↓↓↓

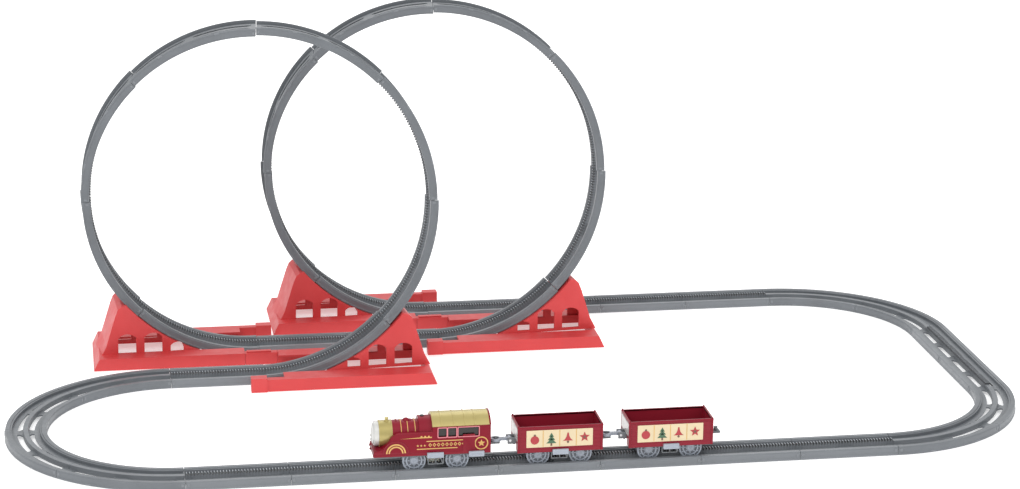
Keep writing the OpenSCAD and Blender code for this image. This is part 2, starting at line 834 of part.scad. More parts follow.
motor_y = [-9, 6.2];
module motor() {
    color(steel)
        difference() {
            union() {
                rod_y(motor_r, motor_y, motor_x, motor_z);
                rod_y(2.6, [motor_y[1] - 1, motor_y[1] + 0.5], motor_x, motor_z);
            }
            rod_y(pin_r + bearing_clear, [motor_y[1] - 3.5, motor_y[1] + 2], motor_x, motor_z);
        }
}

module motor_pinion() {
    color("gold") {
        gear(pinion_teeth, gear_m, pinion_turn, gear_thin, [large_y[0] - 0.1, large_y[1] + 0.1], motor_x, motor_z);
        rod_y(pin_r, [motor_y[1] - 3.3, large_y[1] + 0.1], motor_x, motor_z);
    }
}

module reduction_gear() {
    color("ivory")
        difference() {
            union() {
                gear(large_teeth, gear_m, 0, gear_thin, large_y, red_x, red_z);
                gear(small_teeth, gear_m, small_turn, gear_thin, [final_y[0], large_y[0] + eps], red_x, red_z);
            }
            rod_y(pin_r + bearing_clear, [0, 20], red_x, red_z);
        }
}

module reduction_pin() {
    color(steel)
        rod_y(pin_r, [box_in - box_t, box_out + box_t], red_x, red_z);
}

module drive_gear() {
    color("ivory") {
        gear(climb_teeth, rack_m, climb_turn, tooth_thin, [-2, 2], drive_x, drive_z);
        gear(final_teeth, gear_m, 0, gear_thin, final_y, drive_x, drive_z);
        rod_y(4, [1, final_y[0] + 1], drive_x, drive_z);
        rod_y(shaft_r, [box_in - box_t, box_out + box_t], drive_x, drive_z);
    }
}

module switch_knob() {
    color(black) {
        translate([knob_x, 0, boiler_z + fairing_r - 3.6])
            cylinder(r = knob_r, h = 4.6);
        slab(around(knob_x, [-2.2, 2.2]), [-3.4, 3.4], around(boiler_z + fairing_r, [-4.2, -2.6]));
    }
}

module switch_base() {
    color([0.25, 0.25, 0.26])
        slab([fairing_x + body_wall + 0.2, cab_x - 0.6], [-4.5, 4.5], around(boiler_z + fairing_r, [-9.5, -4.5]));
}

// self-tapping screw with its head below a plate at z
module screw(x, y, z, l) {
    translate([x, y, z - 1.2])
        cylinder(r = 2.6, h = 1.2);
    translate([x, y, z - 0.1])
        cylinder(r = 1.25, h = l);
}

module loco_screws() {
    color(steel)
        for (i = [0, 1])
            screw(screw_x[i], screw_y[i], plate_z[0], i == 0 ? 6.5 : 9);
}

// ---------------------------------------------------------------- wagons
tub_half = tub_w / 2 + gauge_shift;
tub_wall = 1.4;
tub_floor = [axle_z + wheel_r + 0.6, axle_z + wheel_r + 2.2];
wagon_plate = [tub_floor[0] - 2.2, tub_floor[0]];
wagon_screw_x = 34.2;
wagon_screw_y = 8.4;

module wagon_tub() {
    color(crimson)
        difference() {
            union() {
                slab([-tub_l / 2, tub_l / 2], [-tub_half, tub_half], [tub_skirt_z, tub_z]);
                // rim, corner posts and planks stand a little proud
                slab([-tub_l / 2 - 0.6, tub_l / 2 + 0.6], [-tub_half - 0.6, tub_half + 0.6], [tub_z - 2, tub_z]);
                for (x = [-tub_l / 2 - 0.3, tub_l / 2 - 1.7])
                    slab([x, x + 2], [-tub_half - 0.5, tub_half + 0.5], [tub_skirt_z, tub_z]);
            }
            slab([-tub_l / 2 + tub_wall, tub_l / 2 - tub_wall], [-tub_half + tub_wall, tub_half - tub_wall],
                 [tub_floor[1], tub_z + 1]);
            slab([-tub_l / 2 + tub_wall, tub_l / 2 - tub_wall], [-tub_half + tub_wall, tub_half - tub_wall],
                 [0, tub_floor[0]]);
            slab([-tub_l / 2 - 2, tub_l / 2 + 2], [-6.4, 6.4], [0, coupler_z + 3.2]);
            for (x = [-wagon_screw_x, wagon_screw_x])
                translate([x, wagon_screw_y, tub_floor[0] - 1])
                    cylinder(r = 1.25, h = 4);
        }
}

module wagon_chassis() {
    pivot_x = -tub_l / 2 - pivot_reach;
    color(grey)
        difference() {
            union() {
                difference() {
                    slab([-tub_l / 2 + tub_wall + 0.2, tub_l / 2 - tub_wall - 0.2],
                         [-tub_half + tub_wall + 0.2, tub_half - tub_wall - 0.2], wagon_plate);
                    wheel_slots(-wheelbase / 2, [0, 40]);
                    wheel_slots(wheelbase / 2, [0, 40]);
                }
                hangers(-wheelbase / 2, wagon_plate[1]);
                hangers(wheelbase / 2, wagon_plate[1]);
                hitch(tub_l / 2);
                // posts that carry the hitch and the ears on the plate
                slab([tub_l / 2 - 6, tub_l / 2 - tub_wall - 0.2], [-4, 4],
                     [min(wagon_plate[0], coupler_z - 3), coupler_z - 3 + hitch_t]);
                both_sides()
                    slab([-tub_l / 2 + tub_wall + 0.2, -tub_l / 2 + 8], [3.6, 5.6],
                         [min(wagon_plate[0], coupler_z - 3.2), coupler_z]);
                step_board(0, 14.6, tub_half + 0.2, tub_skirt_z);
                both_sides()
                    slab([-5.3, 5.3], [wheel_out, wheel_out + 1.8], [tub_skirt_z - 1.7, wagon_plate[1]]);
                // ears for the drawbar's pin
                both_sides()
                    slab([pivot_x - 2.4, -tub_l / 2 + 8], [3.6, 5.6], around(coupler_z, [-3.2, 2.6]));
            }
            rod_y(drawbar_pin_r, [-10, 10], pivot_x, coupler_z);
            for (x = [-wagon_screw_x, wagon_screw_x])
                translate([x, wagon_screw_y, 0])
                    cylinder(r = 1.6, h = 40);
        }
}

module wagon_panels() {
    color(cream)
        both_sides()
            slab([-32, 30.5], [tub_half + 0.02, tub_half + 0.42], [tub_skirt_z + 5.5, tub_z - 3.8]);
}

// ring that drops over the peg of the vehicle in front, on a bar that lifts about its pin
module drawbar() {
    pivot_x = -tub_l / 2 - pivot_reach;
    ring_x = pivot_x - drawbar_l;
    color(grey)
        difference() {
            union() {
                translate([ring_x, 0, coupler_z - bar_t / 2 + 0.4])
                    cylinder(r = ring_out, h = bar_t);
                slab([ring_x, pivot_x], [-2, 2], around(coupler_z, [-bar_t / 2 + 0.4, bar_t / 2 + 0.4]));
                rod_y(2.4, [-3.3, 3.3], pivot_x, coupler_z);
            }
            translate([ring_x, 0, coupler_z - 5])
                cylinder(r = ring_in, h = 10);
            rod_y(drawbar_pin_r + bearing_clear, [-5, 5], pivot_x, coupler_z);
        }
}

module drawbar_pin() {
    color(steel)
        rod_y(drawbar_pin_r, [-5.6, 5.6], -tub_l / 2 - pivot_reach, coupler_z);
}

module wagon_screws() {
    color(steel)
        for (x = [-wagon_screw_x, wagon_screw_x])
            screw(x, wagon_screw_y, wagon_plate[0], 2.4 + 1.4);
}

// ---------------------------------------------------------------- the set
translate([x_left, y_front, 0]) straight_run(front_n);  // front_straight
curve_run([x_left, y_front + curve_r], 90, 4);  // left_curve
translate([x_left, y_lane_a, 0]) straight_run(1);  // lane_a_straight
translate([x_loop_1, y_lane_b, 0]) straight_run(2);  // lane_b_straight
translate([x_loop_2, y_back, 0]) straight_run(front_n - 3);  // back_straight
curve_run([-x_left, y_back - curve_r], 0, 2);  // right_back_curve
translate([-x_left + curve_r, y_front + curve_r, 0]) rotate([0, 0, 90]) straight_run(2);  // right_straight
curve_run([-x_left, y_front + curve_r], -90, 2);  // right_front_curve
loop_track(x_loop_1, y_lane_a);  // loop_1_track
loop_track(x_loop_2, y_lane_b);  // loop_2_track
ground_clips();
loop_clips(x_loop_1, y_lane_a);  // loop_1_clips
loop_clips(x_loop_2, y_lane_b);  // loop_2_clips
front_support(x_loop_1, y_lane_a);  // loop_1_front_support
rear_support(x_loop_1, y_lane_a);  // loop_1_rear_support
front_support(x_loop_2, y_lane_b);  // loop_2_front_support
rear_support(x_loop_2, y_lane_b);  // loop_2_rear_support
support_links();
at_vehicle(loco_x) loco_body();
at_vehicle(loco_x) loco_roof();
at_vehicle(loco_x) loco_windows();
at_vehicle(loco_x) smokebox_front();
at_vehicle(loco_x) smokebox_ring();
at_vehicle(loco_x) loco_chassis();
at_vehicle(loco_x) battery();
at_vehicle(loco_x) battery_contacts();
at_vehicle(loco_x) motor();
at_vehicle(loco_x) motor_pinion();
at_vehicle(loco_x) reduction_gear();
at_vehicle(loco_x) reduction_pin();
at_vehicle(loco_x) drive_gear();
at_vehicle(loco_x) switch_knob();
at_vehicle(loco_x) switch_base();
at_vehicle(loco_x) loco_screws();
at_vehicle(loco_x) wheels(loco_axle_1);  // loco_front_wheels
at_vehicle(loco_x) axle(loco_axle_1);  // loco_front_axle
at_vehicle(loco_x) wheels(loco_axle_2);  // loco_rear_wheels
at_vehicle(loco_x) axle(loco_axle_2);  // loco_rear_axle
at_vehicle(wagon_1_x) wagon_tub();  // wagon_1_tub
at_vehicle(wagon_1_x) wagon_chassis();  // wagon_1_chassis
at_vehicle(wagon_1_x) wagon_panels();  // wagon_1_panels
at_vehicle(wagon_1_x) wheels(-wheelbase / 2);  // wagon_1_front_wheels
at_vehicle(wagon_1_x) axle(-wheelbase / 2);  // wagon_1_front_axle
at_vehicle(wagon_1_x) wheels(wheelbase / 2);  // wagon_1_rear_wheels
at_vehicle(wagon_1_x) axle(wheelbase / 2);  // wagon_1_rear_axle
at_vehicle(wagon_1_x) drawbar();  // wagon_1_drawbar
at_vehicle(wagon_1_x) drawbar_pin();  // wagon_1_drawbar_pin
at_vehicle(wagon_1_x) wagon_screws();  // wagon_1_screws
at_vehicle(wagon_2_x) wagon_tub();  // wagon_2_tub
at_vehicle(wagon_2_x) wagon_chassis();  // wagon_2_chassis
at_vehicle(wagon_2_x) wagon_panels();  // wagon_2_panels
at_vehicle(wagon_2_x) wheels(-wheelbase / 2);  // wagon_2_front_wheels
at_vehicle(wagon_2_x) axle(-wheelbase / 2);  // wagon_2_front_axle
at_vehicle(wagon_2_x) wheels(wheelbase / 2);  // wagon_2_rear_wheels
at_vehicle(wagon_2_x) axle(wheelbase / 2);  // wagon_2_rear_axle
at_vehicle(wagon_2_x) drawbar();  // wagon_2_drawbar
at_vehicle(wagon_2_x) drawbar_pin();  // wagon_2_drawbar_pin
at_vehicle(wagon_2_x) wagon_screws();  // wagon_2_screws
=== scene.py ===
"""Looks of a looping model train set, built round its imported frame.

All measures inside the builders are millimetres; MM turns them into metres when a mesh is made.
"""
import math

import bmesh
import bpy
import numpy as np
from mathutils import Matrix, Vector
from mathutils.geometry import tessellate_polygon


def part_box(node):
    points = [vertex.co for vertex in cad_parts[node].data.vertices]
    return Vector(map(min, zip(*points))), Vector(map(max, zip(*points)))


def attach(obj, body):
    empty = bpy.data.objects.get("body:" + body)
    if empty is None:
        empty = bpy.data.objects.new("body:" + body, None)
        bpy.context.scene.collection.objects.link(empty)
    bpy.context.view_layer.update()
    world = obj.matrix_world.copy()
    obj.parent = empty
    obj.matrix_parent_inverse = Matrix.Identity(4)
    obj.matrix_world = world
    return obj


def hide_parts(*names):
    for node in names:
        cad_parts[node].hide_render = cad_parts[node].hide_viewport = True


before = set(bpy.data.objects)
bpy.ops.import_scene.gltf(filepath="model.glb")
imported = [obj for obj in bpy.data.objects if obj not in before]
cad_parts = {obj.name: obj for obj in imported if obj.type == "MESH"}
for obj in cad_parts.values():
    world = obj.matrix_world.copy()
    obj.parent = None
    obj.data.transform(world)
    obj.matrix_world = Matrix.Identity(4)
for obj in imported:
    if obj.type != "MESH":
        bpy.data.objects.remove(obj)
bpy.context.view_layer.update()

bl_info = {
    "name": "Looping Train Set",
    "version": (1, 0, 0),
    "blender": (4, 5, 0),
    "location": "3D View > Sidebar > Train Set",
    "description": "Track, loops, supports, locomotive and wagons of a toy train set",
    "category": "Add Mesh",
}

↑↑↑

WRITTEN EXERCISE =
Only the lines from the line with "at_vehicle(wagon_1_x) axle(wheelbase /" to the line with "if empty is", inclusive, are to be printed, exactly as they appear.

TASK SOLUTION =
at_vehicle(wagon_1_x) axle(wheelbase / 2);  // wagon_1_rear_axle
at_vehicle(wagon_1_x) drawbar();  // wagon_1_drawbar
at_vehicle(wagon_1_x) drawbar_pin();  // wagon_1_drawbar_pin
at_vehicle(wagon_1_x) wagon_screws();  // wagon_1_screws
at_vehicle(wagon_2_x) wagon_tub();  // wagon_2_tub
at_vehicle(wagon_2_x) wagon_chassis();  // wagon_2_chassis
at_vehicle(wagon_2_x) wagon_panels();  // wagon_2_panels
at_vehicle(wagon_2_x) wheels(-wheelbase / 2);  // wagon_2_front_wheels
at_vehicle(wagon_2_x) axle(-wheelbase / 2);  // wagon_2_front_axle
at_vehicle(wagon_2_x) wheels(wheelbase / 2);  // wagon_2_rear_wheels
at_vehicle(wagon_2_x) axle(wheelbase / 2);  // wagon_2_rear_axle
at_vehicle(wagon_2_x) drawbar();  // wagon_2_drawbar
at_vehicle(wagon_2_x) drawbar_pin();  // wagon_2_drawbar_pin
at_vehicle(wagon_2_x) wagon_screws();  // wagon_2_screws
=== scene.py ===
"""Looks of a looping model train set, built round its imported frame.

All measures inside the builders are millimetres; MM turns them into metres when a mesh is made.
"""
import math

import bmesh
import bpy
import numpy as np
from mathutils import Matrix, Vector
from mathutils.geometry import tessellate_polygon


def part_box(node):
    points = [vertex.co for vertex in cad_parts[node].data.vertices]
    return Vector(map(min, zip(*points))), Vector(map(max, zip(*points)))


def attach(obj, body):
    empty = bpy.data.objects.get("body:" + body)
    if empty is None:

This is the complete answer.